▸ Recorded data:
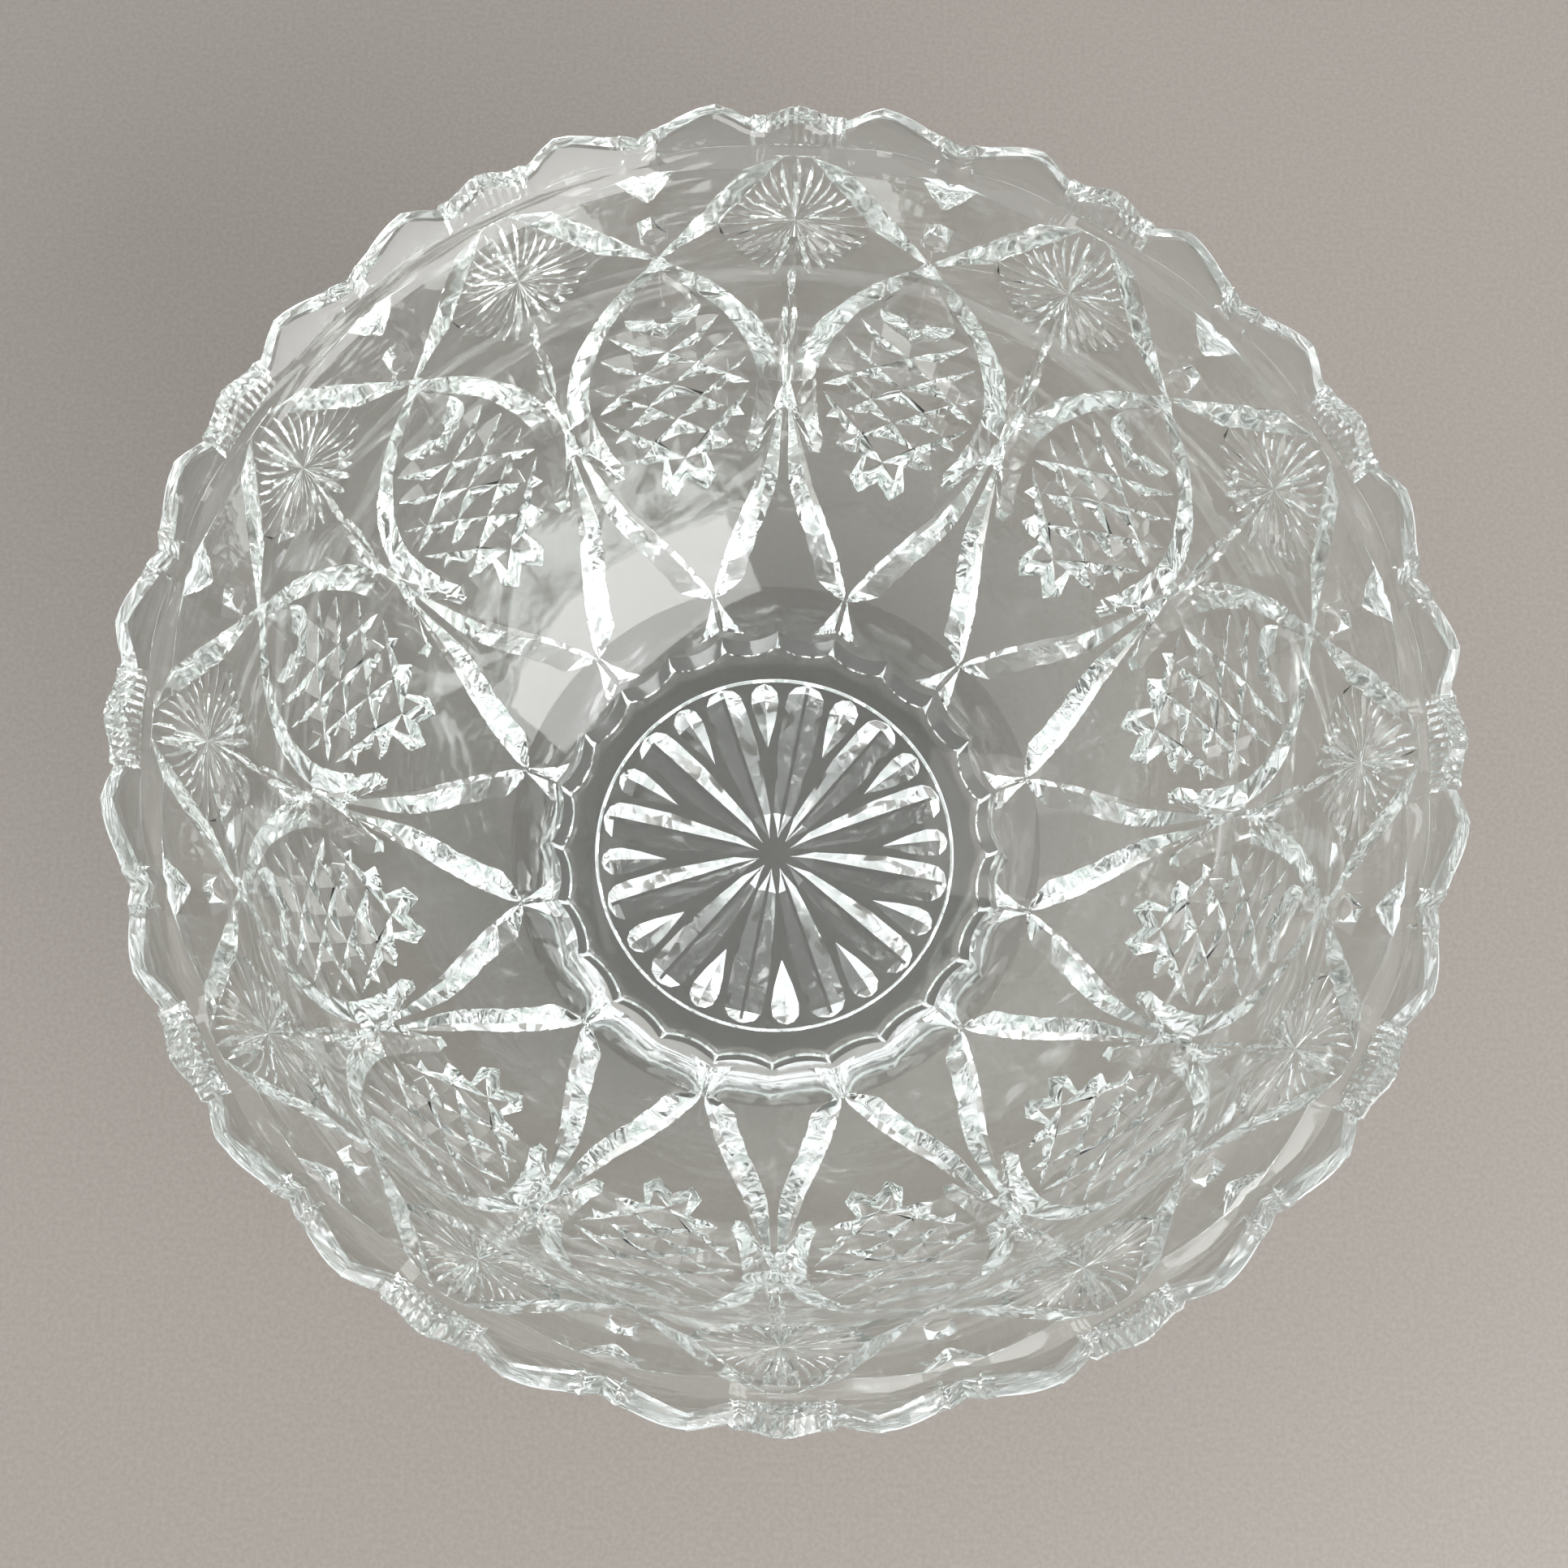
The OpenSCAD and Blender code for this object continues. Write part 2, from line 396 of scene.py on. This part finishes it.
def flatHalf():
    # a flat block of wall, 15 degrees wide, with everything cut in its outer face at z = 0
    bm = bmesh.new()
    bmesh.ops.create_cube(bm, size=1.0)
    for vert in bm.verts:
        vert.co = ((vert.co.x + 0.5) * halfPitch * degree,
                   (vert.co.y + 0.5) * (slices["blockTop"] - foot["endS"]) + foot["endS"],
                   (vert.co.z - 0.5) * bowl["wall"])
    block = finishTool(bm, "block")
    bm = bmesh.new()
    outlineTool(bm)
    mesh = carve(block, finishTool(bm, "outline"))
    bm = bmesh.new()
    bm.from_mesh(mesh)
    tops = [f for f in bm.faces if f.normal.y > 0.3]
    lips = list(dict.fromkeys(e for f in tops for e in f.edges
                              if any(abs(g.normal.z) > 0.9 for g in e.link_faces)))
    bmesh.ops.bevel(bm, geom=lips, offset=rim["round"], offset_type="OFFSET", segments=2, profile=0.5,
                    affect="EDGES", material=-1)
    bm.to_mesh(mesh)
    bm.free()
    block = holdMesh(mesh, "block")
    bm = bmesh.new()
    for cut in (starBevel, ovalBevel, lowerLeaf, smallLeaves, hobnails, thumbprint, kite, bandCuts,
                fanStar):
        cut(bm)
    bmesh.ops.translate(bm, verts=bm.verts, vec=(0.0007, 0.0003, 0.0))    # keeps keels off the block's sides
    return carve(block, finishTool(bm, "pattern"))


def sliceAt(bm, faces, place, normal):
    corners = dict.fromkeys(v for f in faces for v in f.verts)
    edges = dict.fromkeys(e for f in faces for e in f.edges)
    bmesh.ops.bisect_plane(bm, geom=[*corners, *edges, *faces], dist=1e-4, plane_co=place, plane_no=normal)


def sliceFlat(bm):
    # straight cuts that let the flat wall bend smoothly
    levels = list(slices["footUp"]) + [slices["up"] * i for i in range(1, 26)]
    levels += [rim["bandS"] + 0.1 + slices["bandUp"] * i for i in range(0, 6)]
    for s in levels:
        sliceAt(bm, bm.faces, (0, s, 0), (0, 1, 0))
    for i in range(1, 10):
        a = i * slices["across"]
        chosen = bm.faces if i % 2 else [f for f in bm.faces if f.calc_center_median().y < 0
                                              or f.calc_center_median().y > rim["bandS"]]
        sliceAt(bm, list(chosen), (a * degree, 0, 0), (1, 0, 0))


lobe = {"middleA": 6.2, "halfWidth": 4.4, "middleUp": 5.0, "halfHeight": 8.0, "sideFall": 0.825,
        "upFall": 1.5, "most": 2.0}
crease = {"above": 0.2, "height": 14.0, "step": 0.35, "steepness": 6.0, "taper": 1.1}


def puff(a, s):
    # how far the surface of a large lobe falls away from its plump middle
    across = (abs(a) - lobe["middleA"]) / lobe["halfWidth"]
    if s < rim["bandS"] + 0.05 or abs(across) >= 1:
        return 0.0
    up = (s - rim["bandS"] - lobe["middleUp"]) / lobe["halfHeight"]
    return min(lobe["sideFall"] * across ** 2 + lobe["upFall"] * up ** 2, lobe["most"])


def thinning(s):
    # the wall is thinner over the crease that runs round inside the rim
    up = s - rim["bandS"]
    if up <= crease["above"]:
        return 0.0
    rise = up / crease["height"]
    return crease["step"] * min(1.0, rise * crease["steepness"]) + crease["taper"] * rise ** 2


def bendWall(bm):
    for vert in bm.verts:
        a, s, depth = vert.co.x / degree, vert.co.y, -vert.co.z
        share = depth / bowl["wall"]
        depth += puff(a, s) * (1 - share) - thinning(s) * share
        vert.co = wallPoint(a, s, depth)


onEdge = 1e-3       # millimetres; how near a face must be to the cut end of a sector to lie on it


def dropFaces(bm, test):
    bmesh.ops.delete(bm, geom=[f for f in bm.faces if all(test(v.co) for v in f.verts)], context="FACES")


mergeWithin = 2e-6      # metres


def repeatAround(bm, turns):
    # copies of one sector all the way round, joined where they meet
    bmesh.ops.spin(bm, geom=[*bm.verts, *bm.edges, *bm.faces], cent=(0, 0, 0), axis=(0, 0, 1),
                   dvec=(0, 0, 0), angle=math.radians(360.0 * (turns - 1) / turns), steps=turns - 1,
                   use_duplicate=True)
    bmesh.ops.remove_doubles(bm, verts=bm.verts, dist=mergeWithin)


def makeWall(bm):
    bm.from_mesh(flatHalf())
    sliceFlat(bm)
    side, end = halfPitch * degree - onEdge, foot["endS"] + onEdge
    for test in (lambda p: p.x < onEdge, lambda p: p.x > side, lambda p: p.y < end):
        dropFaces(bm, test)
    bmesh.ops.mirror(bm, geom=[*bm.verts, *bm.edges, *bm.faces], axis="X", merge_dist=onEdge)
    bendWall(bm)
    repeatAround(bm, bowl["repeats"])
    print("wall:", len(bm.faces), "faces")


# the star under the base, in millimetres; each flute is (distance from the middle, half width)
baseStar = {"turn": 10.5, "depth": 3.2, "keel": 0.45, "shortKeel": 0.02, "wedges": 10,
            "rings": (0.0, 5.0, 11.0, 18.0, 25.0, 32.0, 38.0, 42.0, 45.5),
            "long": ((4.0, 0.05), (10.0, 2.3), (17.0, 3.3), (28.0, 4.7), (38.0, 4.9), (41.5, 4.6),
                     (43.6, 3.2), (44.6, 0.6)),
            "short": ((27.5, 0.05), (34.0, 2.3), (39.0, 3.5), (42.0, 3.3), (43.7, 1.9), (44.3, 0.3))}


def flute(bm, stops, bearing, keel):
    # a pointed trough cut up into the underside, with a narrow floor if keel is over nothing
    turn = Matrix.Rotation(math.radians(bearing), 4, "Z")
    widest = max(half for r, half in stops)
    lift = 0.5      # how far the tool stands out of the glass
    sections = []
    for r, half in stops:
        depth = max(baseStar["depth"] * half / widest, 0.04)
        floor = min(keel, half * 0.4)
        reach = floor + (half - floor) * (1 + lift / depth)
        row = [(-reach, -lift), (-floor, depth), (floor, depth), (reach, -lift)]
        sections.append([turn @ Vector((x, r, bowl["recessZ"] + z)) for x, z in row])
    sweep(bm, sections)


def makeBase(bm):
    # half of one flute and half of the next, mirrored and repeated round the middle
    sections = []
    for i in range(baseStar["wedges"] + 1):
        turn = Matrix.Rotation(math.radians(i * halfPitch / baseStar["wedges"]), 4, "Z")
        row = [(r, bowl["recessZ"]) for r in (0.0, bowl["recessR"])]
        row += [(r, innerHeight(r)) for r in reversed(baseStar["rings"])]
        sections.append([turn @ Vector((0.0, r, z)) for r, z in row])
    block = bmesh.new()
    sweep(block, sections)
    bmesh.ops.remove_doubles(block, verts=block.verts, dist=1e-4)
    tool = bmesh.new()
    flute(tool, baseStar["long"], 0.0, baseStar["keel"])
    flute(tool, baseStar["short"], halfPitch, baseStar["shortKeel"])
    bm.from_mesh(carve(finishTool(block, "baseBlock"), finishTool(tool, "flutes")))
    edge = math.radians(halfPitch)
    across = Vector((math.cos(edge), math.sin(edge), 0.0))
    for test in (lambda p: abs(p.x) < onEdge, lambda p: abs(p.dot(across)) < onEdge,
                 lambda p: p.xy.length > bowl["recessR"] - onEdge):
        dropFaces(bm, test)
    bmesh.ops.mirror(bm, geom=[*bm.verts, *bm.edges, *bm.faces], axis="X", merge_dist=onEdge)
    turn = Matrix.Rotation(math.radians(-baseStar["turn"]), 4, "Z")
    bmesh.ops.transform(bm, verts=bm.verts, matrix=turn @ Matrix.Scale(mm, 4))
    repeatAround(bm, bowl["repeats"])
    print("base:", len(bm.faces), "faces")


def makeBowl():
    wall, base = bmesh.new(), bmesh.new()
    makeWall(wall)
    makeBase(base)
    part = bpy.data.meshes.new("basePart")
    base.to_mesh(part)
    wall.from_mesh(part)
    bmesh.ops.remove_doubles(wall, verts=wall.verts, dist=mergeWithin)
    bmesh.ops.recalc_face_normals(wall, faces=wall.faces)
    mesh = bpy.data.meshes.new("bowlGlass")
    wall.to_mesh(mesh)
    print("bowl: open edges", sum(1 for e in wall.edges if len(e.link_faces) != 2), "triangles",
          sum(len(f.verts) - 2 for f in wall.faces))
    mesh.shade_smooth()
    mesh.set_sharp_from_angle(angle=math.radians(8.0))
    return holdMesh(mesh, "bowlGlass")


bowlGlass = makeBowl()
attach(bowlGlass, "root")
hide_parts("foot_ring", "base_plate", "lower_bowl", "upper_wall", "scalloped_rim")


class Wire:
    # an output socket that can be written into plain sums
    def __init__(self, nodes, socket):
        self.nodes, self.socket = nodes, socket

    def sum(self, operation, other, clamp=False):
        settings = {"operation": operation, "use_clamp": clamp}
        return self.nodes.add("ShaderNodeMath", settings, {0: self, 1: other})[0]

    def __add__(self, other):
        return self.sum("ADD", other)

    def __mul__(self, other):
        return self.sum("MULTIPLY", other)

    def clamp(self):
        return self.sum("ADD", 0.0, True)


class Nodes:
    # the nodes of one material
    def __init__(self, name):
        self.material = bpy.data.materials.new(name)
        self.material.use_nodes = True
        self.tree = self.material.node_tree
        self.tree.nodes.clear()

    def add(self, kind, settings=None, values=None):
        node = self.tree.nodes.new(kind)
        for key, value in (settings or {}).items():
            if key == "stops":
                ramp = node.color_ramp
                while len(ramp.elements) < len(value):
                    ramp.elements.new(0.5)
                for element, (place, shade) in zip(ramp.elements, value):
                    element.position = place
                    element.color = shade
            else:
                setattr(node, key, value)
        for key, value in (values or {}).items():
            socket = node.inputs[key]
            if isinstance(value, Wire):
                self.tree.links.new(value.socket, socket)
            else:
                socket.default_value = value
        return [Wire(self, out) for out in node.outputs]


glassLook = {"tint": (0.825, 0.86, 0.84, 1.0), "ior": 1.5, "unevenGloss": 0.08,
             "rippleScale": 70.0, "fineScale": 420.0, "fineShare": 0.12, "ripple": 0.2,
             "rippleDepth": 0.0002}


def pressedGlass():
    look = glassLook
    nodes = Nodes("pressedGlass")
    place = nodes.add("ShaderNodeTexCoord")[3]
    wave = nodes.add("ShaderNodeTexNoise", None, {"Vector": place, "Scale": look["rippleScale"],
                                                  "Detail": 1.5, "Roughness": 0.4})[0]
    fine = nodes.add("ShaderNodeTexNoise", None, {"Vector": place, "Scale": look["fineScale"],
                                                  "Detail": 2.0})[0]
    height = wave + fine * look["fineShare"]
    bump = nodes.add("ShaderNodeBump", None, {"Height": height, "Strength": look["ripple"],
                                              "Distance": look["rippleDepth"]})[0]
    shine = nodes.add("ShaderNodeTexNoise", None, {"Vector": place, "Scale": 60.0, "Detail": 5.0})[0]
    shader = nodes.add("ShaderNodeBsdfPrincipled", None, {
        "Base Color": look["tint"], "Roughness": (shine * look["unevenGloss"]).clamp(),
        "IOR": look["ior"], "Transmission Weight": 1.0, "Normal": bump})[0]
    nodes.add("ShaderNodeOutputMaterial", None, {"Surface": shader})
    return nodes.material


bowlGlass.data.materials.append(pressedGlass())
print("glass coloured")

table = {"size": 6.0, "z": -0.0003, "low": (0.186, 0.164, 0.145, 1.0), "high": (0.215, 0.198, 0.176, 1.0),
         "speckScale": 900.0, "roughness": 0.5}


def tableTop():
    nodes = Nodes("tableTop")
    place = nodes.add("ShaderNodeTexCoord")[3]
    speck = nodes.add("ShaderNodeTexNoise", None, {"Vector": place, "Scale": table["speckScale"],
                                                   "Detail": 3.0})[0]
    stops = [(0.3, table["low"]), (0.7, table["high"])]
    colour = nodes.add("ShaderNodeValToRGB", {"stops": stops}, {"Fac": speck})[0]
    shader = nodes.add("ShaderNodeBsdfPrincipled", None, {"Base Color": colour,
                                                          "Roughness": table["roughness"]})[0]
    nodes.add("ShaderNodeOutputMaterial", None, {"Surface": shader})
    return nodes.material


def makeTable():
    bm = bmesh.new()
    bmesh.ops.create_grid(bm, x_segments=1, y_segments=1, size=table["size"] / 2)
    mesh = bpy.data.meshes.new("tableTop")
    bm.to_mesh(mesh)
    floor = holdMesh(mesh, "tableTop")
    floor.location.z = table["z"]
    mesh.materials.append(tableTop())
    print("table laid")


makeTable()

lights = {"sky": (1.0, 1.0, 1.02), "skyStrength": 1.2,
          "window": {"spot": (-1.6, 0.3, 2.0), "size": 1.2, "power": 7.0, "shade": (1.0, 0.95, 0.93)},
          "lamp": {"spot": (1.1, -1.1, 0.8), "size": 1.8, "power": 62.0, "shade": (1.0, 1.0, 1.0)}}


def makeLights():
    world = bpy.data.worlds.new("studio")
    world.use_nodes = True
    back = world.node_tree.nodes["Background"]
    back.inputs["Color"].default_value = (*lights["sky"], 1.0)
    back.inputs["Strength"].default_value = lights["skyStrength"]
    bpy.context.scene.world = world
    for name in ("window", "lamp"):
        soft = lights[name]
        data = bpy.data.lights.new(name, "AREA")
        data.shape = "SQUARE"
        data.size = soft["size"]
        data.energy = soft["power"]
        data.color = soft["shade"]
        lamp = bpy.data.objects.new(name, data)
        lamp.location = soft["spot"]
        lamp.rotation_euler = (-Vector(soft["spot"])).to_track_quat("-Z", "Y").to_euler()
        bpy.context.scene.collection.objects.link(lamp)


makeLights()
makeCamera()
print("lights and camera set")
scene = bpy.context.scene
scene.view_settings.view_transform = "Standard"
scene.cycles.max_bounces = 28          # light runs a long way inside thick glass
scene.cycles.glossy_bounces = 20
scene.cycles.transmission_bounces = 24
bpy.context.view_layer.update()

▸ Goal of the exercise: Lines that hold "scene" are the ones to copy; find all of them.

▸ Response:
The OpenSCAD and Blender code for this object continues. Write part 2, from line 396 of scene.py on. This part finishes it.
    bpy.context.scene.world = world
        bpy.context.scene.collection.objects.link(lamp)
scene = bpy.context.scene
scene.view_settings.view_transform = "Standard"
scene.cycles.max_bounces = 28          # light runs a long way inside thick glass
scene.cycles.glossy_bounces = 20
scene.cycles.transmission_bounces = 24